In this mode, you can watch 360° videos of cooking tutorials.
The first image depicted an AR application that could recognize static shapes in the physical environment, and overlay data on top of them. It could not make any predictions about what was happening in the real environment, but could identify patterns, such as avocado + chillies = guacamole. The app used technology similar to facial recognition to identify vegetables, and displayed information about the use of those vegetables on top of them.
The second image depicted an MR application that was able to pick up which step of the recipe we are at, based on what actions were happening in our physical space. It could identify that vegetables going into a pan was the second step of the recipe and that the next step would be to add oil followed by salt and pepper. It was even interacting with our cooking process by estimating how much time was left in the recipe. If one user spent 8 minutes on a step estimated to take 3 minutes, the app would adjust the virtual information displayed to reflect the 5 minute delay.
The third image, the easiest to guess, was VR. Here, an HMD would take you through a realistic recording of a recipe, so you could experience how to make a dish before getting your hands dirty.

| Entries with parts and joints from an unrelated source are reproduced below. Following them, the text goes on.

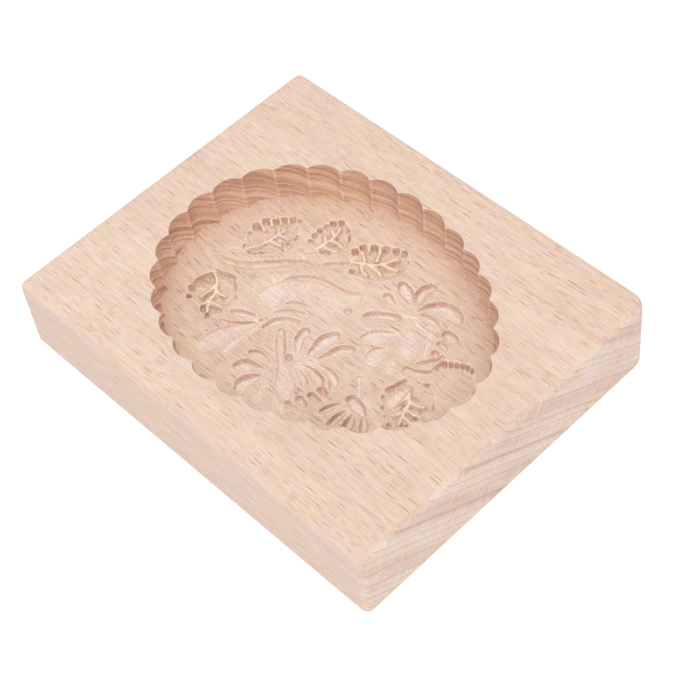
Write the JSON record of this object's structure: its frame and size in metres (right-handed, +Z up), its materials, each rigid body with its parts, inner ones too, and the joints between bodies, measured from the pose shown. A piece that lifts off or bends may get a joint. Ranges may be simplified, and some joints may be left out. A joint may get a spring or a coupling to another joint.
{
  "type": "wooden cookie mould",
  "caption": "Rectangular beech block with a scalloped oval recess, in whose floor a bird, a leafy branch and flowers are carved to shape a biscuit.",
  "frame": {"origin": "middle of the flat underside", "axes": "+X along the grain and the long side, +Y across the grain, +Z up, out of the carved face; the bird's head points to +X and its crest to +Y"},
  "size_m": [0.12, 0.097, 0.023],
  "materials": {
    "beech": "bare sanded beech, unfinished"
  },
  "bodies": {
    "root": {"mould_block": "beech"}
  },
  "joints": []
}
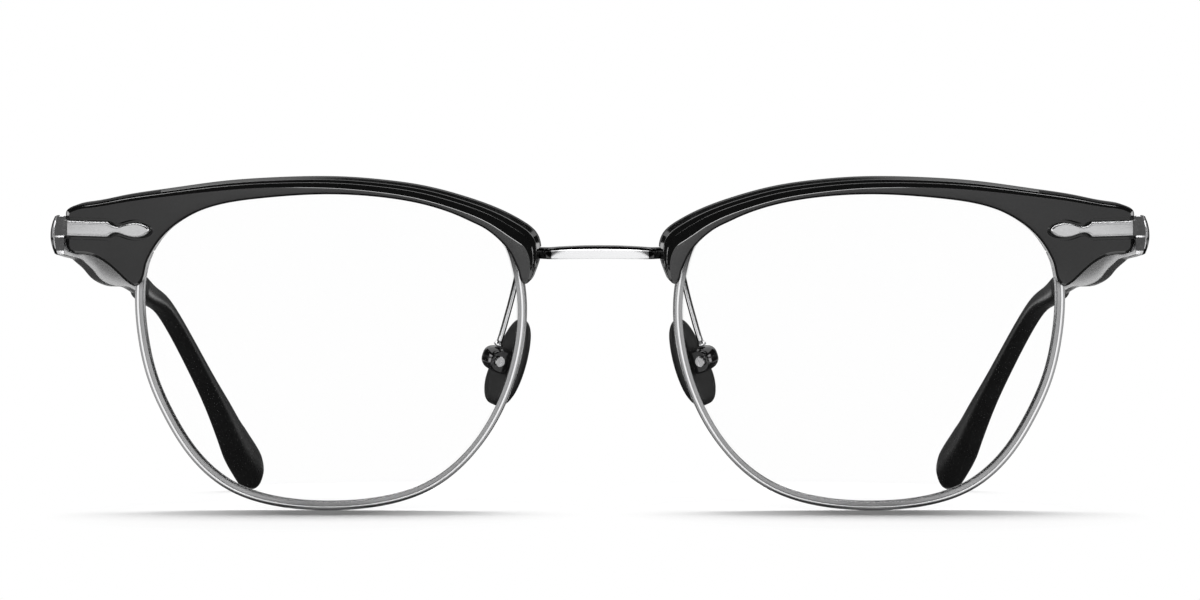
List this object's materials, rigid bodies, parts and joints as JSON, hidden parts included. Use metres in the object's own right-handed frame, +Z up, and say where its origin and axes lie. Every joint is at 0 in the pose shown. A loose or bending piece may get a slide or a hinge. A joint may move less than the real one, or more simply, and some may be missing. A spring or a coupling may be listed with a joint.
{
  "type": "eyeglass frame",
  "caption": "Browline eyeglass frame: black plastic brows on silver metal rims, clear lenses, a bar bridge, nose pads that rock, and hinged temples with black tips that fold in.",
  "frame": {"origin": "middle of the bounding box in plan, on the ground that the rims and the temple tips stand on", "axes": "+Z up, the wearer looks along -Y, and the wearer's left is at +X"},
  "size_m": [0.143, 0.1468, 0.0432],
  "materials": {
    "satin_metal": "satin silver metal",
    "polished_metal": "polished silver metal",
    "black_brow": "black acetate, polished edges and a finely brushed face",
    "black_tip": "black acetate, soft gloss",
    "black_pad": "black silicone, semi matt",
    "clear_lens": "clear uncoated lens"
  },
  "bodies": {
    "front": {"bridge": "satin_metal", "brow_left": "black_brow", "brow_right": "black_brow", "rim_left": "satin_metal", "rim_right": "satin_metal", "lens_left": "clear_lens", "lens_right": "clear_lens", "endpiece_left": "satin_metal", "endpiece_right": "satin_metal", "rim_lock_upper_left": "satin_metal", "rim_lock_upper_right": "satin_metal", "rim_lock_lower_left": "satin_metal", "rim_lock_lower_right": "satin_metal", "rim_lock_screw_left": "polished_metal", "rim_lock_screw_right": "polished_metal", "brow_lug_nose_left": "satin_metal", "brow_lug_nose_right": "satin_metal", "brow_lug_temple_left": "satin_metal", "brow_lug_temple_right": "satin_metal", "brow_screw_nose_left": "polished_metal", "brow_screw_nose_right": "polished_metal", "brow_screw_temple_left": "polished_metal", "brow_screw_temple_right": "polished_metal", "pad_arm_left": "polished_metal", "pad_arm_right": "polished_metal", "pad_box_left": "polished_metal", "pad_box_right": "polished_metal", "pad_screw_left": "polished_metal", "pad_screw_right": "polished_metal", "front_hinge_left": "satin_metal", "front_hinge_right": "satin_metal", "hinge_screw_left": "polished_metal", "hinge_screw_right": "polished_metal"},
    "temple_assembly_left": {"temple_left": "satin_metal", "temple_tip_left": "black_tip", "temple_hinge_left": "satin_metal"},
    "temple_assembly_right": {"temple_right": "satin_metal", "temple_tip_right": "black_tip", "temple_hinge_right": "satin_metal"},
    "nose_pad_assembly_left": {"nose_pad_left": "black_pad", "pad_insert_left": "satin_metal"},
    "nose_pad_assembly_right": {"nose_pad_right": "black_pad", "pad_insert_right": "satin_metal"}
  },
  "joints": [
    {"name": "temple_fold_left", "type": "hinge", "parent": "front", "child": "temple_assembly_left", "pos_m": [0.06822, -0.05758, 0.03577], "axis": [0, 0, 1], "range_deg": [0, 85]},
    {"name": "temple_fold_right", "type": "hinge", "parent": "front", "child": "temple_assembly_right", "pos_m": [-0.06822, -0.05758, 0.03577], "axis": [0, 0, -1], "range_deg": [0, 78]},
    {"name": "nose_pad_rock_left", "type": "hinge", "parent": "front", "child": "nose_pad_assembly_left", "pos_m": [0.01385, -0.06249, 0.0198], "axis": [0.4554, 0.8474, 0.273], "range_deg": [-8, 8]},
    {"name": "nose_pad_rock_right", "type": "hinge", "parent": "front", "child": "nose_pad_assembly_right", "pos_m": [-0.01385, -0.06249, 0.0198], "axis": [-0.4554, 0.8474, 0.273], "range_deg": [-8, 8]}
  ]
}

If you have passed this test, you have successfully learned what is AR, VR and MR. Whether it is using an AR to increase customer engagement with your products, such as Maruti Suzuki's augmented reality photobooth by WOWSOME, or Haagen-Dazs’ use of VR to create immersive and gripping narratives around their company, or even using MR as a tool for assembly line efficiency as done by Renault Trucks. You now know enough to make your own pick.